Match Scenario and Prediction
This is a classic immovable object vs. glass cannon scenario. Logic dictates that KT’s .286 lineup will eventually solve Kwak Bin. He has held them scoreless historically, but regression is a brutal science. The probability of Ko Young‑pyo matching zeros with Kwak Bin is astronomically low.
Expect the Over 7.5 total runs to hit. Doosan will scratch across three or four runs off the shaky Ko Young‑pyo via small ball and sacrifice flies. However, the moment Kwak Bin leaves the mound, the floodgates will open. KT’s depth in the bullpen and their relentless at‑bats will prove too much for the depleted Bears.
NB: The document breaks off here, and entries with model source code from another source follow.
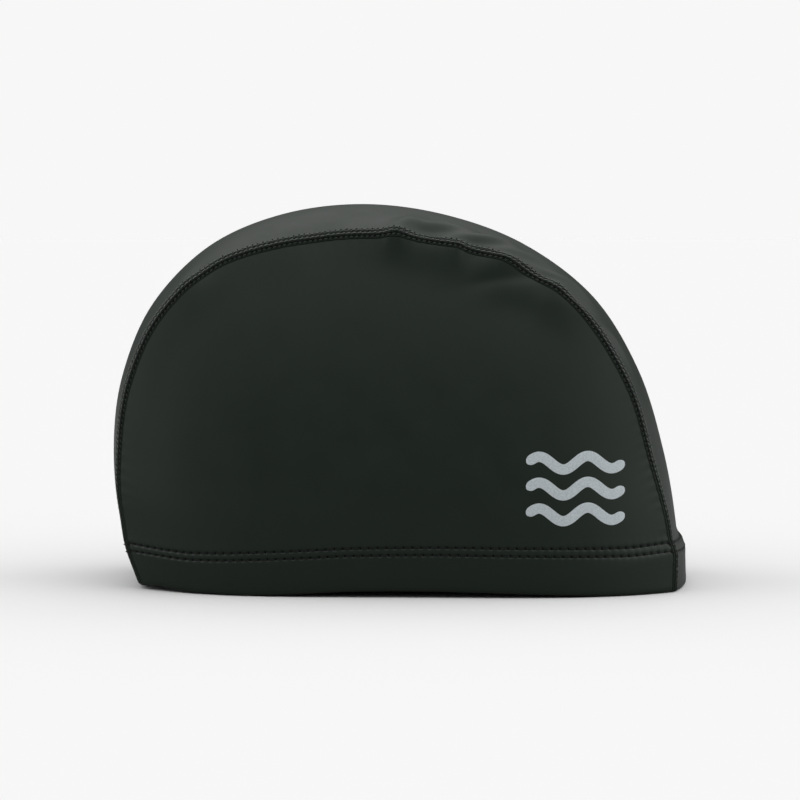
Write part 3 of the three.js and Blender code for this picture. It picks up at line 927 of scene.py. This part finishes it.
def band_mesh(side, pitch):
    """A closed band along the seam, rounded where it turns under the rim."""
    start, end = seam_ends(side)
    radius = (HEM_WALL + BAND_FOLD_EXTRA) / 2

    def half_rows(step, columns, inner):
        """Rows from the nape's rim to the forehead's."""
        place = np.linspace(-SEAM_HALF_WIDTH, SEAM_HALF_WIDTH, columns + 1)
        fold = fold_rows(radius)[1 if inner else 0 :]
        plan = [(start + r, inset) for r, inset in fold]
        plan += [(r, 0.0) for r in np.arange(start + radius, end - radius, step)]
        plan += [(end - r, inset) for r, inset in fold[::-1]]
        made = []
        for run, inset in plan:
            if inner:
                above_hem = smoothstep(min(run, RUN[-1] - run), HEM_HEIGHT, HEM_HEIGHT + 1)
                height = inset - WALL - (HEM_WALL - WALL) * (1 - above_hem) - BAND_BACK
            else:
                height = band_height(place, run, pitch) - inset
            path = np.full(columns + 1, run)
            made.append(seam_face(path, seam_across(path, place), height, side)[0])
        return made

    return closed_shell(half_rows(pitch / 5, 40, False), half_rows(1.6, 6, True))


def seam_stitches(side, pitch):
    """How many stitches a seam takes, and where along it the first one starts."""
    start, end = seam_ends(side)
    first = math.ceil((start + UNSEWN) / pitch) * pitch
    return int((end - first - UNSEWN) / pitch), first


# The share of the needle holes with a bite over the panel's edge, and a bite's shortest length, how much
# longer it gets, how unevenly it is spaced, and how far it leans.
BITES, BITE_SHORT, BITE_MORE, BITE_SPREAD, BITE_LEAN = 0.55, 0.55, 0.6, 0.15, 0.15

# How unevenly the threads lie over the band, and how far their ends dive, in the furrows and on the ridges.
PLACE_SPREAD, RIDGE_SPREAD = 0.05, 0.06
THREAD_DIVE, RIDGE_DIVE = 0.2, 0.24

# The threads on the ridge nearest the side panel, and on the two nearer the crown: the ridge, their length in
# stitches, and how far they lean and stand proud.
LOWEST_RIDGE = (-RIDGE, 0.5, 0.3, 0.25)
COVER_RIDGES = ((RIDGE, 0.78, 0.1, 0.34), (0.0, 0.72, 0.16, 0.32))


def laid_threads(side, run, place, height, radius):
    path, up = seam_face(run, seam_across(run, place), height, side)
    return tubes(path, up, radius, 6)


def sunk_thread_mesh(side, pitch, radius, dice):
    """Needle threads down in the furrows, bites over the centre panel's edge, and the lowest ridge's threads."""
    count, first = seam_stitches(side, pitch)
    k = np.arange(count)[:, None]
    share = np.linspace(0.06, 0.94, 6)
    parts = []
    for needle in NEEDLES:
        place = needle + dice.normal(0, PLACE_SPREAD, (count, 1))
        floor = band_height(needle, first + (k + 0.5) * pitch, pitch)
        height = floor - THREAD_DIVE * (2 * share - 1) ** 4 + 0.5 * radius
        parts.append(laid_threads(side, first + (k + share) * pitch, place, height, 1.1 * radius))
    kept = np.flatnonzero(dice.random(count) < BITES)[:, None]
    out = np.linspace(0.0, 1.0, 6)
    length = BITE_SHORT + BITE_MORE * dice.random((len(kept), 1)) ** 2
    run = first + kept * pitch + dice.normal(0, BITE_SPREAD, (len(kept), 1)) + BITE_LEAN * out
    # A bite comes up out of the furrow, arches over the edge and dives into the cloth.
    height = -0.25 + 1.5 * out - 1.4 * out**2
    parts.append(laid_threads(side, run, FURROW - 0.1 + length * out, height, 0.9 * radius))
    parts.append(ridge_threads(side, pitch, 1.2 * radius, dice, *LOWEST_RIDGE))
    return joined(parts)


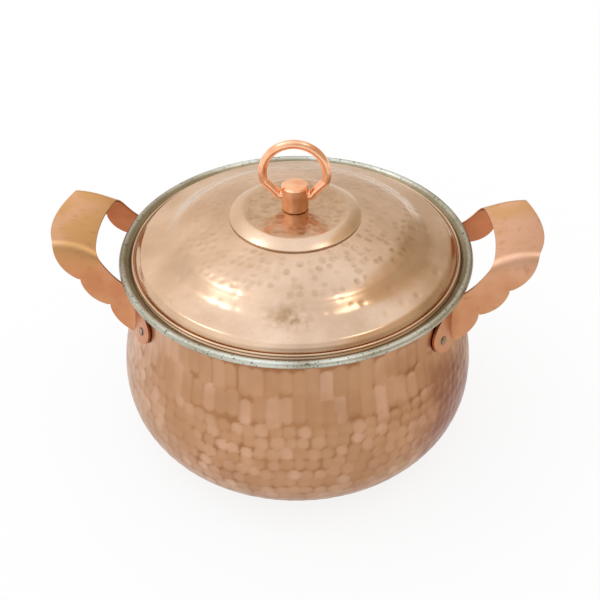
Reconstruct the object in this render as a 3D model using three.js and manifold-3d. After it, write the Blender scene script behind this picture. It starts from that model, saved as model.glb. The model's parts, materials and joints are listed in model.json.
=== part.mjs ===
// A hammered copper pot with two strap handles and a lid that sits inside the flared mouth.
//
// The pot is one raised copper shell with a rolled rim. Each handle is one cut strip of sheet copper,
// folded twice, with a rounded tongue at each end that is riveted to the neck. The lid is a second shell
// with a folded hem. A pressed plate caps its crown, a turned post stands on the plate, and one screw
// holds post, plate and lid together. A wire ring swings in the cross hole of the post.
//
// Millimetres, +Z up. The origin is the middle of the flat base, and the handles lie along X.

import * as THREE from 'three';
import { mergeVertices } from 'three/addons/utils/BufferGeometryUtils.js';
import Module from 'manifold-3d';

const wasm = await Module();
wasm.setup();

// Driving dimensions

// The pot shell: radii of its outer face, and drops below the middle of the rim bead.
const RIM_HEIGHT = 131;
const RIM_BEAD_RADIUS = 2.2;
const FLARE_OUT = 6;
const NECK_RADIUS = 101.8;
const NECK_DROP = 9;
const BELLY_RADIUS = 116.5;
const BELLY_DROP = 87;
const BASE_RADIUS = 72;
const POT_WALL = 1.4;
const BASE_FULLNESS_SHARE = 2.2;

// The lid shell. Its hem rests on the flare, at this share of the quarter turn from neck to rim.
const LID_SEAT_TURN_SHARE = 0.55;
const LID_SEAT_GAP = 0.3;
const LID_SHEET = 1.1;
const LID_HEM_RADIUS = 1.2;
const LID_HEM_HEIGHT = 0.7;
const LID_RISE = 27.6;

// The lid's outline from the crown to the hem: shares of the hem's ring radius and of the rise.
const LID_OUTLINE_SHARES = [
  [0, 1],
  [0.199, 0.974],
  [0.397, 0.886],
  [0.541, 0.77],
  [0.645, 0.662],
  [0.71, 0.562],
  [0.742, 0.482],
  [0.794, 0.366],
  [0.834, 0.305],
  [0.895, 0.237],
  [0.945, 0.178],
  [0.973, 0.118],
  [0.985, 0.035],
  [0.994, -0.018],
];

// The plate, post, screw, washer and ring that make the knob. The plate covers this share of the neck's
// radius, and its flat this share of the plate, so that it always sits on the same part of the dome.
const PLATE_RADIUS_SHARE = 0.398;
const PLATE_FLAT_SHARE = 0.778;
const PLATE_SHEET = 1.4;
const PLATE_HEIGHT = 4.5;
const PLATE_EDGE = 0.6;
const PLATE_BEVEL_SHARES = [
  [0, 1],
  [0.18, 0.93],
  [0.6, 0.52],
  [1, 0],
];
const POST_RADIUS = 8.2;
const POST_HEIGHT = 16.4;
const POST_CHAMFER = 0.9;
const POST_CROWN = 0.4;
const CROSS_HOLE_HEIGHT = 8.4;
const SCREW_RADIUS = 2;
const SCREW_ENGAGEMENT = 4.2;
const SCREW_HEAD_RADIUS = 4;
const SCREW_HEAD_HEIGHT = 2.4;
const SCREW_SLOT_WIDTH = 1;
const SCREW_SLOT_DEPTH = 1.1;
const WASHER_RADIUS = 8;
const WASHER_THICKNESS = 1;
const RING_WIRE_RADIUS = 2.6;
const RING_LOOP_RADIUS = 19.1;
const RING_LOOP_HEIGHT = 15.4;
const RING_END_GAP = 2;
const RING_BEND_STAND_OFF = 1.2;
const RING_SHOULDER_DEGREES = 16;
const RING_LEG_SHARES = [0.3, 0.75];

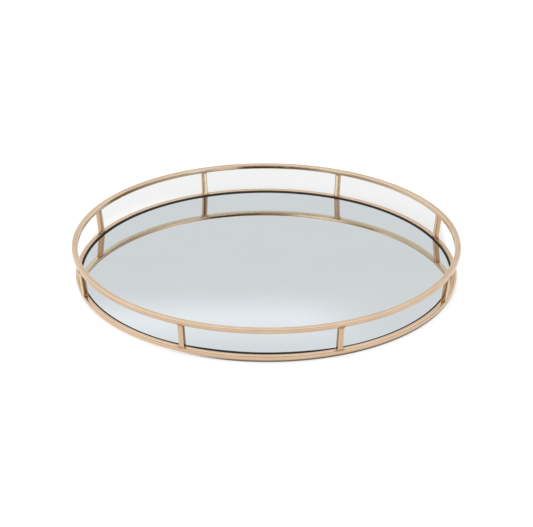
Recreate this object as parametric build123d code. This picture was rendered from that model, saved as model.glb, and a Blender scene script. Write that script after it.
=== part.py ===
from build123d import *
from build123d.topology import SkipClean
import math
import os

# Round mirrored vanity tray with an open metal gallery. Millimetres.
# Origin: centre of the footprint, on the surface that the tray stands on. +Z up, +Y to the back.

# Driving dimensions
OVERALL_RADIUS = 175.0      # outer radius of the top rail, the widest piece
OVERALL_HEIGHT = 31.5       # standing surface to the top face of the top rail
RAIL_WIDTH = 5.5            # radial width of the top rail's flat bar
RAIL_HEIGHT = 4.1
RAIL_EDGE_RADIUS = 1.0      # rounded long edges of the bar
RING_RADIUS = 172.4         # outer radius of the base ring
RING_WIDTH = 4.8
RING_HEIGHT = 4.0
RING_EDGE_RADIUS = 1.0
RING_CLEARANCE = 1.3        # gap under the base ring, left by the foot pads
POST_COUNT = 8
POST_SIZE = 4.8             # square bar
POST_EDGE_RADIUS = 0.5
GLASS_THICKNESS = 2.0
GLASS_ARRIS = 0.3           # ground edge of the glass
GLASS_BELOW_RING = 0.5      # the mirror lies just under the base ring's top face
SEAL_WIDTH = 1.2            # black bead between the glass and the base ring
SEAL_CROWN = 0.42           # how far the bead stands above the glass
SEAL_LAP = 45.0             # degrees of the base ring's rounded edge that the bead covers
TAPE_THICKNESS = 0.5
TAPE_WIDTH = 20.0
TAPE_COUNT = 5
TAPE_SPACING = 60.0
TAPE_EDGE_MARGIN = 14.0     # strips stop this far inside the edge of the glass
PLATE_THICKNESS = 0.6
PLATE_CLEARANCE = 0.1       # radial, inside the base ring
TACK_COUNT = 8
TACK_REACH = 1.2            # how far each weld bead spreads under the plate
TACK_LAP = 64.0             # degrees of the base ring's rounded lower edge where the weld ends
TACK_LENGTH = 10.0
PAD_COUNT = 6
PAD_RADIUS = 8.0
PAD_CIRCLE_RADIUS = 150.0

# Levels and radii that follow from them
ring_bottom = RING_CLEARANCE
ring_top = ring_bottom + RING_HEIGHT
ring_inner = RING_RADIUS - RING_WIDTH
upper_edge_level = ring_top - RING_EDGE_RADIUS     # where the base ring's upper edges start to round
lower_edge_level = ring_bottom + RING_EDGE_RADIUS  # and its lower ones
rail_top = OVERALL_HEIGHT
rail_bottom = rail_top - RAIL_HEIGHT
glass_top = ring_top - GLASS_BELOW_RING
glass_bottom = glass_top - GLASS_THICKNESS
glass_radius = ring_inner - SEAL_WIDTH
plate_top = glass_bottom - TAPE_THICKNESS
plate_bottom = plate_top - PLATE_THICKNESS
plate_radius = ring_inner - PLATE_CLEARANCE
pad_height = plate_bottom
post_step = 360.0 / POST_COUNT
first_post = post_step / 2  # a gallery window, not a post, is centred on each axis


def ring_edge_point(middle_level, turn):
    """A point of the base ring's rounded inner edge, turn degrees up (or down, below 0) from its side."""
    angle = math.radians(turn)
    return (
        ring_inner + RING_EDGE_RADIUS * (1 - math.cos(angle)),
        middle_level + RING_EDGE_RADIUS * math.sin(angle),
    )


def bar_ring(outer_radius, width, bottom, height, edge_radius):
    """A flat bar with rounded edges, bent to a circle and butt-welded."""
    section = Plane.XZ * Pos(outer_radius - width / 2, bottom + height / 2)
    section *= RectangleRounded(width, height, edge_radius)
    return revolve(section, Axis.Z)


def disc(radius, bottom, height):
    """A flat round plate standing on a level."""
    return Pos(0, 0, bottom) * Cylinder(radius, height, align=(Align.CENTER, Align.CENTER, Align.MIN))


def post(azimuth):
    """A square bar that leans out from the base ring's top face to the top rail's underside."""
    side = Polyline(
        (RING_RADIUS - POST_SIZE, ring_top),
        (RING_RADIUS, ring_top),
        (OVERALL_RADIUS, rail_bottom),
        (OVERALL_RADIUS - POST_SIZE, rail_bottom),
        close=True,
    )
    bar = extrude(Plane.XZ * make_face(side), POST_SIZE / 2, both=True)
    long_edges = bar.edges().filter_by(lambda edge: edge.length > POST_SIZE * 2)
    return Rot(0, 0, azimuth) * fillet(long_edges, POST_EDGE_RADIUS)


def mirror_glass():
    """The silvered glass disc, with its upper edge ground to a narrow arris."""
    glass = disc(glass_radius, glass_bottom, GLASS_THICKNESS)
    upper_edge = glass.edges().group_by(Axis.Z)[-1]
    return chamfer(upper_edge, GLASS_ARRIS)


def edge_seal():
    """The black bead that fills the gap round the glass, laid from post to post. It crowns above the glass
    and laps onto the base ring's rounded edge."""
    edge_start = ring_edge_point(upper_edge_level, 0)
    edge_end = ring_edge_point(upper_edge_level, SEAL_LAP)
    walls = Polyline((glass_radius, glass_top), (glass_radius, plate_top), (ring_inner, plate_top), edge_start)
    lap = ThreePointArc(edge_start, ring_edge_point(upper_edge_level, SEAL_LAP / 2), edge_end)
    peak = ((glass_radius + edge_end[0]) / 2, glass_top + SEAL_CROWN)
    crown = ThreePointArc(edge_end, peak, (glass_radius, glass_top))
    section = Plane.XZ * make_face(walls + lap + crown)
    length = revolve(section, Axis.Z, revolution_arc=post_step)
    with SkipClean():
        return length.fuse(*[Rot(0, 0, index * post_step) * length for index in range(1, POST_COUNT)])


def tape_strips():
    """Parallel strips of double-sided foam tape between the plate and the glass."""
    strips = []
    for index in range(TAPE_COUNT):
        offset = (index - (TAPE_COUNT - 1) / 2) * TAPE_SPACING
        far_side = abs(offset) + TAPE_WIDTH / 2
        half_length = math.sqrt((glass_radius - TAPE_EDGE_MARGIN) ** 2 - far_side**2)
        middle = Pos(0, offset, plate_top + TAPE_THICKNESS / 2)
        strips.append(middle * Box(2 * half_length, TAPE_WIDTH, TAPE_THICKNESS))
    return Compound(children=strips)


def tack_welds():
    """Short weld beads under the plate's edge that hold it to the base ring's rounded lower edge."""
    arc = math.degrees(TACK_LENGTH / ring_inner)
    start_turn = -math.degrees(math.asin((lower_edge_level - plate_bottom) / RING_EDGE_RADIUS))
    edge_start = ring_edge_point(lower_edge_level, start_turn)
    edge_middle = ring_edge_point(lower_edge_level, (start_turn - TACK_LAP) / 2)
    edge_end = ring_edge_point(lower_edge_level, -TACK_LAP)
    faces = Polyline(edge_end, (ring_inner - TACK_REACH, plate_bottom), edge_start)
    section = Plane.XZ * make_face(faces + ThreePointArc(edge_start, edge_middle, edge_end))
    bead = revolve(section, Axis.Z, revolution_arc=arc)
    step = 360.0 / TACK_COUNT
    return Compound(children=[Rot(0, 0, index * step - arc / 2) * bead for index in range(TACK_COUNT)])


def foot_pad(azimuth):
    """A self-adhesive felt disc under the plate."""
    return Rot(0, 0, azimuth) * Pos(PAD_CIRCLE_RADIUS, 0, 0) * disc(PAD_RADIUS, 0, pad_height)


nodes = {
    "top_rail": bar_ring(OVERALL_RADIUS, RAIL_WIDTH, rail_bottom, RAIL_HEIGHT, RAIL_EDGE_RADIUS),
    "base_ring": bar_ring(RING_RADIUS, RING_WIDTH, ring_bottom, RING_HEIGHT, RING_EDGE_RADIUS),
    "floor_plate": disc(plate_radius, plate_bottom, PLATE_THICKNESS),
    "plate_tack_welds": tack_welds(),
    "mirror_tape_strips": tape_strips(),
    "mirror_glass": mirror_glass(),
    "edge_seal": edge_seal(),
}
for index in range(POST_COUNT):
    nodes[f"post_{index + 1}"] = post(first_post + index * post_step)
for index in range(PAD_COUNT):
    nodes[f"foot_pad_{index + 1}"] = foot_pad(index * 360.0 / PAD_COUNT)

os.makedirs("parts", exist_ok=True)
for name, shape in nodes.items():
    export_step(shape, f"parts/{name}.step")
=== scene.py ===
import math

import bpy
import numpy as np
from mathutils import Matrix, Vector


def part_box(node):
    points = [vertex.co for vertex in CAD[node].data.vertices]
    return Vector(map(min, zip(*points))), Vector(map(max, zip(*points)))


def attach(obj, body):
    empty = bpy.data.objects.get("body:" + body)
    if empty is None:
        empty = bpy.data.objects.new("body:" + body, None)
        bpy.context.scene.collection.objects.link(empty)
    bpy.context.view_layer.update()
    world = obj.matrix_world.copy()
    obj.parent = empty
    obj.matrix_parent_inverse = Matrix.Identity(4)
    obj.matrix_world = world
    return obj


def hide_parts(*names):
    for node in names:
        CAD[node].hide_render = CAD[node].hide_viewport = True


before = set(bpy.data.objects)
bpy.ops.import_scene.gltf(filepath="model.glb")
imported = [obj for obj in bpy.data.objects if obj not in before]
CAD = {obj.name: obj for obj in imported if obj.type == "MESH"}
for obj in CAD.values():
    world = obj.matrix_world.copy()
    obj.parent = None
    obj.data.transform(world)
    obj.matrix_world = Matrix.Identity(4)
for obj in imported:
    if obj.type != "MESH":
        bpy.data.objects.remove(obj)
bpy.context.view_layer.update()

MM = 0.001
POST_COUNT = sum(name.startswith("post_") for name in CAD)
PAD_COUNT = sum(name.startswith("foot_pad_") for name in CAD)
POST_STEP = 2 * math.pi / POST_COUNT
FIRST_POST = POST_STEP / 2
random = np.random.default_rng(7)


# ---------------------------------------------------------------- sizes, read from the frame

def extent(cad_node):
    """(inner radius, outer radius, lowest z, highest z) of a CAD node, about the tray's axis."""
    points = np.array([v.co for v in CAD[cad_node].data.vertices])
    radius = np.hypot(points[:, 0], points[:, 1])
    return radius.min(), radius.max(), points[:, 2].min(), points[:, 2].max()


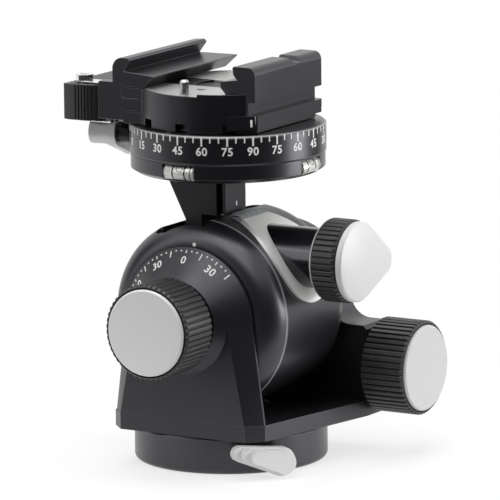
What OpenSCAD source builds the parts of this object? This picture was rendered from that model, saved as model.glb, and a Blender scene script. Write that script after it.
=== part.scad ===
// Geared tripod head: a drum rolls in a U-shaped frame, a neck tilts in the drum, both
// through worm drives, and a quick-release clamp pans on top. Millimetres, +Z up.
// The origin is on the pan axis where the foot meets the floor. The roll axis runs
// along Y and the tilt axis along X, and both pass over the pan axis.

/* [Foot] */
// Diameter of the foot
foot_d = 60; // [50:1:70]
// Height of the foot
foot_h = 11.3; // [9:0.1:16]
// Radius of the foot's rounded lower edge
foot_edge = 1.7; // [0.5:0.1:3]
// Bore of the tapped hole for the tripod's 3/8 inch screw
socket_d = 8.2; // [7.9:0.1:8.4]
// Depth of the tapped hole
socket_depth = 9.6; // [6:0.1:10]
// Diameter of the steel pan post
post_d = 18; // [14:1:22]
// Direction of the base lock lever, measured from the front towards the right
base_lever_az = 56; // [30:1:80]

/* [Frame] */
// Thickness of the base plate
base_t = 5; // [4:0.1:8]
// Width of the base plate at the front
base_w = 54; // [50:1:60]
// Corner bevel of the base plate
base_bevel = 4.7; // [2:0.1:8]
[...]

The Wiz will manufacture a big inning in the late stages – likely the seventh or eighth – against the Doosan setup men.
The Prediction: KT Wiz Suwon to win a high‑scoring affair. Look for a final score that reflects a late surge, something along the lines of 7–4. The handicap (+1.5) for Doosan is tempting, but backing the Wiz on the moneyline and the game going Over the total is the sharp play here.
Final Thoughts
This game boils down to one brutal question: can the Doosan Bears’ elite starting pitching mask a broken bullpen and a silent bat factory for nine full innings? The answer is likely no. KT Wiz have the depth, the history at Jamsil, and the pitching advantage in the relief slots. While Doosan will fight tooth and nail, the sheer firepower of Suwon should overwhelm the Bears in the final third of the game. In baseball, talent eventually finds its level, and KT’s offensive talent is championship‑grade.